### Problem to solve
Transcribe the data that follows precisely, omitting nothing.

### Data segment
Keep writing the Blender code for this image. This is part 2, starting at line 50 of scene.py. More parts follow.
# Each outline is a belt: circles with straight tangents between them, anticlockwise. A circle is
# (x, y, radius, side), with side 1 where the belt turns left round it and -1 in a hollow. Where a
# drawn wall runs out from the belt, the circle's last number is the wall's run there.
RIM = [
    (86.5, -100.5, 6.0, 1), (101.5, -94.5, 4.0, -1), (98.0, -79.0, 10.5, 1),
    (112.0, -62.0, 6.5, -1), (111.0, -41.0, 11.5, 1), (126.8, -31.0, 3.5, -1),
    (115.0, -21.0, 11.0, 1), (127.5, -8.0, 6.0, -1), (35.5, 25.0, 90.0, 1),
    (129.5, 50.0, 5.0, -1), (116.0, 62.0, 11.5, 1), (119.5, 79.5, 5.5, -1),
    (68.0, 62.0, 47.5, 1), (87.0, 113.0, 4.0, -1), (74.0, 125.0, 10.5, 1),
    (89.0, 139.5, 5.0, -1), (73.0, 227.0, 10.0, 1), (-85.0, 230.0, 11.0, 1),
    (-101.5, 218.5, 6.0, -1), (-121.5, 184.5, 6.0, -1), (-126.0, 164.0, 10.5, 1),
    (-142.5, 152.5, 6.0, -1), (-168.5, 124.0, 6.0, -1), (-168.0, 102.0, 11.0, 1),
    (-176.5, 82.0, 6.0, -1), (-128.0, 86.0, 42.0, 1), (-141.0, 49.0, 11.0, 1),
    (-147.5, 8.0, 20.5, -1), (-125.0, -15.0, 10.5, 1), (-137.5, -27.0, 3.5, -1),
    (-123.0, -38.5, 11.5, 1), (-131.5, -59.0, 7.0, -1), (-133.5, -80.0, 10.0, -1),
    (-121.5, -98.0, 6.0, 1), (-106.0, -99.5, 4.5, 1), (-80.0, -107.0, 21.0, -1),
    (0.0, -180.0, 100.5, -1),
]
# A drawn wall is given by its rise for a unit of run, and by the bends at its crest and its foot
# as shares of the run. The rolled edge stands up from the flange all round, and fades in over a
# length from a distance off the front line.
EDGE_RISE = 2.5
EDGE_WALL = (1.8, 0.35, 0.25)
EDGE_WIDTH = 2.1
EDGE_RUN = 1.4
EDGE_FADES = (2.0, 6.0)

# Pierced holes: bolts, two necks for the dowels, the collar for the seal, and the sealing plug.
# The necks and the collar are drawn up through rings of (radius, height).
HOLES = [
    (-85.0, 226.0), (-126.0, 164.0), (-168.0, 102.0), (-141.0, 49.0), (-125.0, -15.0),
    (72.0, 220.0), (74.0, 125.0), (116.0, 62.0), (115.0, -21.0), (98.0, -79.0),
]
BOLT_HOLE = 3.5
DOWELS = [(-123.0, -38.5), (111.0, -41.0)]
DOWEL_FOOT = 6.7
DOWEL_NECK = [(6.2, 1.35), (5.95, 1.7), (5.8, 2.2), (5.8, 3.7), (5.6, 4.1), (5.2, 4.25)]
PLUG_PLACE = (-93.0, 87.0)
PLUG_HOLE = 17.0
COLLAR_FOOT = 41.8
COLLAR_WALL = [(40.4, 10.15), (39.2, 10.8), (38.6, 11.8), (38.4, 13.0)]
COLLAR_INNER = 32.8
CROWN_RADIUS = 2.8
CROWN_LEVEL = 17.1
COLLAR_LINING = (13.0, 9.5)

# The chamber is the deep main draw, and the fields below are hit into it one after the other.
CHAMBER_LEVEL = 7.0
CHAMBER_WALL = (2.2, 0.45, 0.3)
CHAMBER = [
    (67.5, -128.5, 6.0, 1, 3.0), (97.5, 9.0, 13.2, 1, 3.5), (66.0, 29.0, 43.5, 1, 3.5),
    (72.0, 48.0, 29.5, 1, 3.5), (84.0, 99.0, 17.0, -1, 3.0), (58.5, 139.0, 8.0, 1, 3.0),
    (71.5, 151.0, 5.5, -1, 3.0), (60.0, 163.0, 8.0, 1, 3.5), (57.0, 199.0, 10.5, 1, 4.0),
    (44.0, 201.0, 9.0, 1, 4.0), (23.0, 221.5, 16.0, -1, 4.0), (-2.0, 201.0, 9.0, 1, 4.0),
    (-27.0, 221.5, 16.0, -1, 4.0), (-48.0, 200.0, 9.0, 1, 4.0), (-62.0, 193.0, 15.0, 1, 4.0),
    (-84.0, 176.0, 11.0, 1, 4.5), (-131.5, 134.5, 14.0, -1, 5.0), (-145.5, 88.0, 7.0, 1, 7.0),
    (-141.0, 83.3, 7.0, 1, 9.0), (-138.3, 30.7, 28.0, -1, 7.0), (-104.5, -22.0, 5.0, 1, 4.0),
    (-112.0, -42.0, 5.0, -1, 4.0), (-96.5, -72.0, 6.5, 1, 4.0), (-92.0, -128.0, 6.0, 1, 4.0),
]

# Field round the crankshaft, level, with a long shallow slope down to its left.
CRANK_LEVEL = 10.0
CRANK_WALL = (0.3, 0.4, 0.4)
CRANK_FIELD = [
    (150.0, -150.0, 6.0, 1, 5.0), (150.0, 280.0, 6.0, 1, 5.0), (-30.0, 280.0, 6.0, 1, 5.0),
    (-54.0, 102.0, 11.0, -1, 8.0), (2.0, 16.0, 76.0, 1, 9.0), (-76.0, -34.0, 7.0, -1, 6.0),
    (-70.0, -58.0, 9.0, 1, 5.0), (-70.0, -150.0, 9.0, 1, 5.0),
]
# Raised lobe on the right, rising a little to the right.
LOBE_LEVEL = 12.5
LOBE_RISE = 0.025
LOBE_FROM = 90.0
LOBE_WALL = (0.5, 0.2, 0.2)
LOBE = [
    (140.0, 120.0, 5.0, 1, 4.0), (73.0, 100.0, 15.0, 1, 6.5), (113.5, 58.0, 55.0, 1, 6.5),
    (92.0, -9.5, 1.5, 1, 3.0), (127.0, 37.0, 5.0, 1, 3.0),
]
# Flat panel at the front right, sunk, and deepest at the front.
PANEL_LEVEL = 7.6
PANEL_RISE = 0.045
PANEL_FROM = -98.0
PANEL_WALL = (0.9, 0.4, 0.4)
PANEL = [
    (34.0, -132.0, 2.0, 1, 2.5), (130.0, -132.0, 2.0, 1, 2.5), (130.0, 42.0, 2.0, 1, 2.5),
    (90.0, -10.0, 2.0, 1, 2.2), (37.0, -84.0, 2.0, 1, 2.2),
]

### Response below
Keep writing the Blender code for this image. This is part 2, starting at line 50 of scene.py. More parts follow.
# Each outline is a belt: circles with straight tangents between them, anticlockwise. A circle is
# (x, y, radius, side), with side 1 where the belt turns left round it and -1 in a hollow. Where a
# drawn wall runs out from the belt, the circle's last number is the wall's run there.
RIM = [
    (86.5, -100.5, 6.0, 1), (101.5, -94.5, 4.0, -1), (98.0, -79.0, 10.5, 1),
    (112.0, -62.0, 6.5, -1), (111.0, -41.0, 11.5, 1), (126.8, -31.0, 3.5, -1),
    (115.0, -21.0, 11.0, 1), (127.5, -8.0, 6.0, -1), (35.5, 25.0, 90.0, 1),
    (129.5, 50.0, 5.0, -1), (116.0, 62.0, 11.5, 1), (119.5, 79.5, 5.5, -1),
    (68.0, 62.0, 47.5, 1), (87.0, 113.0, 4.0, -1), (74.0, 125.0, 10.5, 1),
    (89.0, 139.5, 5.0, -1), (73.0, 227.0, 10.0, 1), (-85.0, 230.0, 11.0, 1),
    (-101.5, 218.5, 6.0, -1), (-121.5, 184.5, 6.0, -1), (-126.0, 164.0, 10.5, 1),
    (-142.5, 152.5, 6.0, -1), (-168.5, 124.0, 6.0, -1), (-168.0, 102.0, 11.0, 1),
    (-176.5, 82.0, 6.0, -1), (-128.0, 86.0, 42.0, 1), (-141.0, 49.0, 11.0, 1),
    (-147.5, 8.0, 20.5, -1), (-125.0, -15.0, 10.5, 1), (-137.5, -27.0, 3.5, -1),
    (-123.0, -38.5, 11.5, 1), (-131.5, -59.0, 7.0, -1), (-133.5, -80.0, 10.0, -1),
    (-121.5, -98.0, 6.0, 1), (-106.0, -99.5, 4.5, 1), (-80.0, -107.0, 21.0, -1),
    (0.0, -180.0, 100.5, -1),
]
# A drawn wall is given by its rise for a unit of run, and by the bends at its crest and its foot
# as shares of the run. The rolled edge stands up from the flange all round, and fades in over a
# length from a distance off the front line.
EDGE_RISE = 2.5
EDGE_WALL = (1.8, 0.35, 0.25)
EDGE_WIDTH = 2.1
EDGE_RUN = 1.4
EDGE_FADES = (2.0, 6.0)

# Pierced holes: bolts, two necks for the dowels, the collar for the seal, and the sealing plug.
# The necks and the collar are drawn up through rings of (radius, height).
HOLES = [
    (-85.0, 226.0), (-126.0, 164.0), (-168.0, 102.0), (-141.0, 49.0), (-125.0, -15.0),
    (72.0, 220.0), (74.0, 125.0), (116.0, 62.0), (115.0, -21.0), (98.0, -79.0),
]
BOLT_HOLE = 3.5
DOWELS = [(-123.0, -38.5), (111.0, -41.0)]
DOWEL_FOOT = 6.7
DOWEL_NECK = [(6.2, 1.35), (5.95, 1.7), (5.8, 2.2), (5.8, 3.7), (5.6, 4.1), (5.2, 4.25)]
PLUG_PLACE = (-93.0, 87.0)
PLUG_HOLE = 17.0
COLLAR_FOOT = 41.8
COLLAR_WALL = [(40.4, 10.15), (39.2, 10.8), (38.6, 11.8), (38.4, 13.0)]
COLLAR_INNER = 32.8
CROWN_RADIUS = 2.8
CROWN_LEVEL = 17.1
COLLAR_LINING = (13.0, 9.5)

# The chamber is the deep main draw, and the fields below are hit into it one after the other.
CHAMBER_LEVEL = 7.0
CHAMBER_WALL = (2.2, 0.45, 0.3)
CHAMBER = [
    (67.5, -128.5, 6.0, 1, 3.0), (97.5, 9.0, 13.2, 1, 3.5), (66.0, 29.0, 43.5, 1, 3.5),
    (72.0, 48.0, 29.5, 1, 3.5), (84.0, 99.0, 17.0, -1, 3.0), (58.5, 139.0, 8.0, 1, 3.0),
    (71.5, 151.0, 5.5, -1, 3.0), (60.0, 163.0, 8.0, 1, 3.5), (57.0, 199.0, 10.5, 1, 4.0),
    (44.0, 201.0, 9.0, 1, 4.0), (23.0, 221.5, 16.0, -1, 4.0), (-2.0, 201.0, 9.0, 1, 4.0),
    (-27.0, 221.5, 16.0, -1, 4.0), (-48.0, 200.0, 9.0, 1, 4.0), (-62.0, 193.0, 15.0, 1, 4.0),
    (-84.0, 176.0, 11.0, 1, 4.5), (-131.5, 134.5, 14.0, -1, 5.0), (-145.5, 88.0, 7.0, 1, 7.0),
    (-141.0, 83.3, 7.0, 1, 9.0), (-138.3, 30.7, 28.0, -1, 7.0), (-104.5, -22.0, 5.0, 1, 4.0),
    (-112.0, -42.0, 5.0, -1, 4.0), (-96.5, -72.0, 6.5, 1, 4.0), (-92.0, -128.0, 6.0, 1, 4.0),
]

# Field round the crankshaft, level, with a long shallow slope down to its left.
CRANK_LEVEL = 10.0
CRANK_WALL = (0.3, 0.4, 0.4)
CRANK_FIELD = [
    (150.0, -150.0, 6.0, 1, 5.0), (150.0, 280.0, 6.0, 1, 5.0), (-30.0, 280.0, 6.0, 1, 5.0),
    (-54.0, 102.0, 11.0, -1, 8.0), (2.0, 16.0, 76.0, 1, 9.0), (-76.0, -34.0, 7.0, -1, 6.0),
    (-70.0, -58.0, 9.0, 1, 5.0), (-70.0, -150.0, 9.0, 1, 5.0),
]
# Raised lobe on the right, rising a little to the right.
LOBE_LEVEL = 12.5
LOBE_RISE = 0.025
LOBE_FROM = 90.0
LOBE_WALL = (0.5, 0.2, 0.2)
LOBE = [
    (140.0, 120.0, 5.0, 1, 4.0), (73.0, 100.0, 15.0, 1, 6.5), (113.5, 58.0, 55.0, 1, 6.5),
    (92.0, -9.5, 1.5, 1, 3.0), (127.0, 37.0, 5.0, 1, 3.0),
]
# Flat panel at the front right, sunk, and deepest at the front.
PANEL_LEVEL = 7.6
PANEL_RISE = 0.045
PANEL_FROM = -98.0
PANEL_WALL = (0.9, 0.4, 0.4)
PANEL = [
    (34.0, -132.0, 2.0, 1, 2.5), (130.0, -132.0, 2.0, 1, 2.5), (130.0, 42.0, 2.0, 1, 2.5),
    (90.0, -10.0, 2.0, 1, 2.2), (37.0, -84.0, 2.0, 1, 2.2),
]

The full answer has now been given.